▸ **EXERCISE DETAILS**
Repeat exactly the lines from the start through the line with "from mathutils.bvhtree import BVHTree", both ends included.

▸ **INFORMATION PROVIDED**
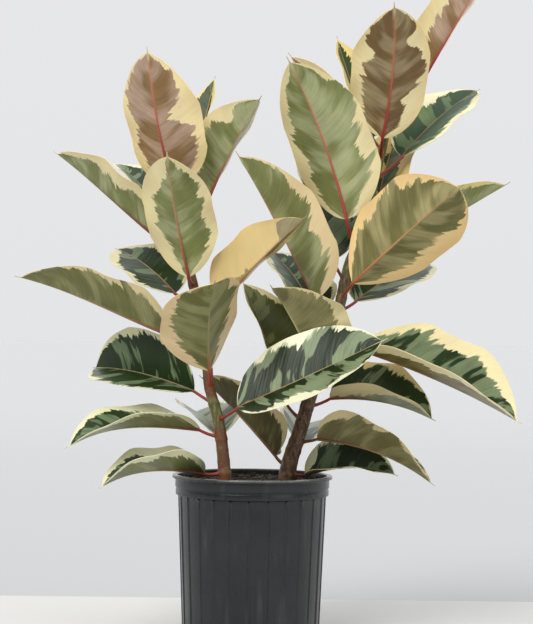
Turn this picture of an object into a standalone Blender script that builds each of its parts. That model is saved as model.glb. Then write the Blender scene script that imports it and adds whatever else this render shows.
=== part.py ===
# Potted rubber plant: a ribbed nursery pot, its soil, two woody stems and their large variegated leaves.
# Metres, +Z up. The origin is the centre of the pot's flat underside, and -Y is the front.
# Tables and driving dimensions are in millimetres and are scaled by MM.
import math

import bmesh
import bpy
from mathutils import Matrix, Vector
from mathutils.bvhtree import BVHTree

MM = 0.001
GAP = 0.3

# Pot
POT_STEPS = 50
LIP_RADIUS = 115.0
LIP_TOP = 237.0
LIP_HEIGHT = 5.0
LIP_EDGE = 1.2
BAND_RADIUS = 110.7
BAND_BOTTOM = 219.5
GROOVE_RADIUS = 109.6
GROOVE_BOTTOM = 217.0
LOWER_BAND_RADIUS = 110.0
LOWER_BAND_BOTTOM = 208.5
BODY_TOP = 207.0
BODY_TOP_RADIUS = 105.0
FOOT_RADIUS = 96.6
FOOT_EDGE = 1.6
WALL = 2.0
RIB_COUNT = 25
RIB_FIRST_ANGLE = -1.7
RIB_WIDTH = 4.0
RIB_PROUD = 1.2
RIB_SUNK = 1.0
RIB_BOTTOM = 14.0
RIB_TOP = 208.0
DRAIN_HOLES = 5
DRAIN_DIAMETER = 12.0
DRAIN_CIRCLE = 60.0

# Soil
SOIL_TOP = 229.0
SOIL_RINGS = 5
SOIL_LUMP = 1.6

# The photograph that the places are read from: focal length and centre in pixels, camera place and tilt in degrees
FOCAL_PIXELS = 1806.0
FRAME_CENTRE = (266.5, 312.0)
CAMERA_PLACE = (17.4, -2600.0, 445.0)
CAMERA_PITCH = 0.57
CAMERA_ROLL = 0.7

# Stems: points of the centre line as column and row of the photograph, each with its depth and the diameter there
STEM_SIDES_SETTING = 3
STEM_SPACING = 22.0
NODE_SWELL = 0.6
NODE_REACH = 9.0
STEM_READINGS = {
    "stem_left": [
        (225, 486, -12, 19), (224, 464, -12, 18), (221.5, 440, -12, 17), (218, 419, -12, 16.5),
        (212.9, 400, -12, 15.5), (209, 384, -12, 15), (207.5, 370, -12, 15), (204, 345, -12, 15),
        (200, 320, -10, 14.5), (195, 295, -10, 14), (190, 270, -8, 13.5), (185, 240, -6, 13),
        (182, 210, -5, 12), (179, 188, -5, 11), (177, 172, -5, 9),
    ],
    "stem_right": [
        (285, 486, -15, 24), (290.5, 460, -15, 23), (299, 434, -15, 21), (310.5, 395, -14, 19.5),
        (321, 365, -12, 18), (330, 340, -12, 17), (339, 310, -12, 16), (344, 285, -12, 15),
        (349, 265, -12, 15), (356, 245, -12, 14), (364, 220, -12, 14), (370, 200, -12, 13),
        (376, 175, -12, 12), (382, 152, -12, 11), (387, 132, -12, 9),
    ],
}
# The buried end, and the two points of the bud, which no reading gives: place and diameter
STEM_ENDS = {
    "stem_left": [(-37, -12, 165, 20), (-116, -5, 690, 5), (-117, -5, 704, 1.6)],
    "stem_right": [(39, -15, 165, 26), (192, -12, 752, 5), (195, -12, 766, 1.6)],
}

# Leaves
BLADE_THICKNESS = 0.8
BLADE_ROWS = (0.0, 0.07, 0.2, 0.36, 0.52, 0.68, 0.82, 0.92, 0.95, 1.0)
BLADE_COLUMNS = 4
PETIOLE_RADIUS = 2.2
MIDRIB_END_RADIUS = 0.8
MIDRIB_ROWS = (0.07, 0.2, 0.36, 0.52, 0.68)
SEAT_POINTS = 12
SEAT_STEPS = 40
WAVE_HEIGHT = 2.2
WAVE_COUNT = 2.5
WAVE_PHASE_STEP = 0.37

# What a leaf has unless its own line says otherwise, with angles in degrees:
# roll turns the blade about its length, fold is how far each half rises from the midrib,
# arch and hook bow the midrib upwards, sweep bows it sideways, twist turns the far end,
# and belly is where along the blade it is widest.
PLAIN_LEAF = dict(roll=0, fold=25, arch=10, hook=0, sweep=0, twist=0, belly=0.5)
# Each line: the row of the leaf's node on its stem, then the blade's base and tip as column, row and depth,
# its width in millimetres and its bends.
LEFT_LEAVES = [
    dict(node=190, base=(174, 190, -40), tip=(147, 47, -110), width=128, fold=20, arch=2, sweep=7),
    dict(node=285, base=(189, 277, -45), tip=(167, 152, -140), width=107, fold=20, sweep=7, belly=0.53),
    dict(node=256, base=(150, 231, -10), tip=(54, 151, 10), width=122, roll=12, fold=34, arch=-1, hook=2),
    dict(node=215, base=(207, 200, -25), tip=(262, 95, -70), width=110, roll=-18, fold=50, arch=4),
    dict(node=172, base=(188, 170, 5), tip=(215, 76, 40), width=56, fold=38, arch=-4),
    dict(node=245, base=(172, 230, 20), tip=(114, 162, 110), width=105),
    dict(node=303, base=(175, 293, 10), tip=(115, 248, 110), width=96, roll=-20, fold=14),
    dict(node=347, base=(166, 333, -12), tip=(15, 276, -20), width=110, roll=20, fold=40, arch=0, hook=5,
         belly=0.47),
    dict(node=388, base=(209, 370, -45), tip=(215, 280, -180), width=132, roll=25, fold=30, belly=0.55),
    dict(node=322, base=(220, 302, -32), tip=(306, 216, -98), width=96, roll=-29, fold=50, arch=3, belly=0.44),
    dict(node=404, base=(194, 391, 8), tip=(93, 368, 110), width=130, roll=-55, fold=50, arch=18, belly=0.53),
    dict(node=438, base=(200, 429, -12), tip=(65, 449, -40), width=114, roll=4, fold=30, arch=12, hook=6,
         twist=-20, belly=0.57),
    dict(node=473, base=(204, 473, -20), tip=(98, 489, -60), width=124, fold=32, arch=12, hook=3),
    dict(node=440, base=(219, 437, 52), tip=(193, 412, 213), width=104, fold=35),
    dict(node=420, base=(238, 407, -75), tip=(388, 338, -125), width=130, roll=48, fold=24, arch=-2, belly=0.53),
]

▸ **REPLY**
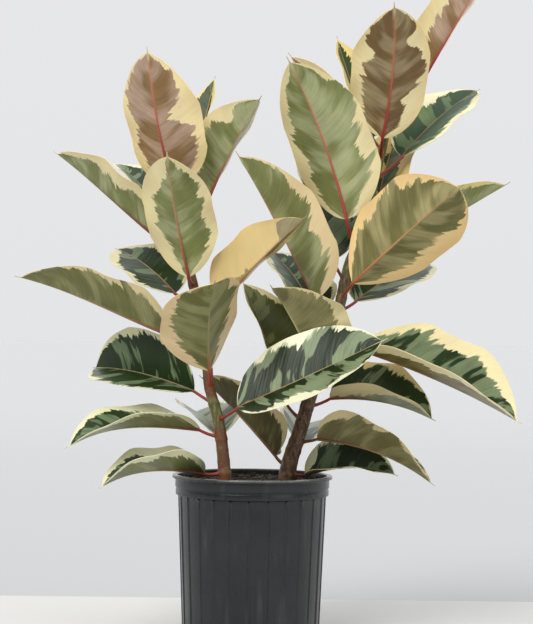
Turn this picture of an object into a standalone Blender script that builds each of its parts. That model is saved as model.glb. Then write the Blender scene script that imports it and adds whatever else this render shows.
=== part.py ===
# Potted rubber plant: a ribbed nursery pot, its soil, two woody stems and their large variegated leaves.
# Metres, +Z up. The origin is the centre of the pot's flat underside, and -Y is the front.
# Tables and driving dimensions are in millimetres and are scaled by MM.
import math

import bmesh
import bpy
from mathutils import Matrix, Vector
from mathutils.bvhtree import BVHTree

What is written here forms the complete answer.